As provas consideradas mais contundentes foram citadas em diferentes passagens da manifestação, como a reunião de Bolsonaro com a cúpula das Forças Armadas para discutir a possibilidade de uma intervenção militar para anular o resultado da eleição de 2022. Segundo a denúncia, Bolsonaro chamou os comandantes das Forças Armadas – Marco Antônio Freire Gomes (Exército), Carlos de Almeida Baptista Junior (Aeronáutica) e Almir Garnier Santos (Marinha) – para uma reunião. A munição para convencer a alta cúpula das Forças Armadas foi uma versão da “minuta do golpe”, que daria suporte jurídico à trama.
Paulo Gonet rebateu as defesas dos réus, que buscam minimizar as acusações, argumentando, por exemplo, que o golpe não se concretizou. Para o procurador-geral, a reunião é a prova máxima da articulação golpista.
“Quando o presidente da República e depois o ministro da Defesa convocam a cúpula militar para apresentar documento de formalização de golpe de estado o processo criminoso já está em curso. Não se está, nesse caso, num ambiente relativamente inofensivo de conversas entre quem não dispõe de meios para operar input”, afirmou.
Além de rememorar provas, Gonet apontou inconsistências nos depoimentos dos réus e defendeu que a denúncia está baseada em elementos autônomos, independentes da delação premiada do tenente-coronel Mauro Cid.
“A denúncia não se baseou em conjecturas ou suposições frágeis.
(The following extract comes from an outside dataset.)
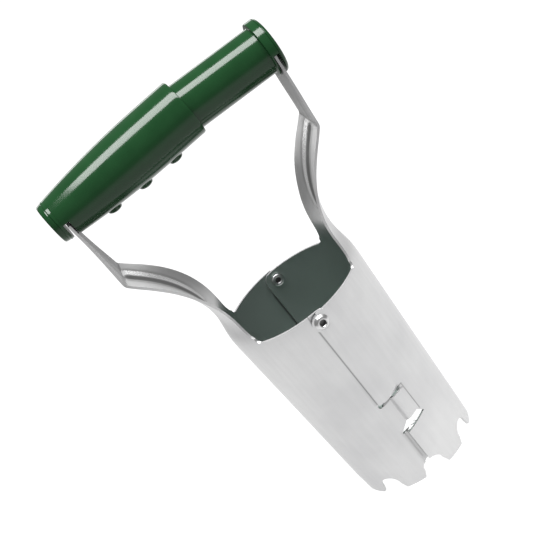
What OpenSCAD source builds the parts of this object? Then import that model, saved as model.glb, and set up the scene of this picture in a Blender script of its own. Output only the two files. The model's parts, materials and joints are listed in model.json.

Os próprios integrantes da organização criminosa fizeram questão de documentar quase todas as fases da empreitada”, disse o procurador.
No início do julgamento, o ministro Alexandre de Moraes, relator do processo, fez um discurso duro, afirmou que o STF não vai se deixar intimidar por “pressões internas ou externas” e defendeu que a impunidade aos golpistas não é uma opção para a pacificação do Brasil.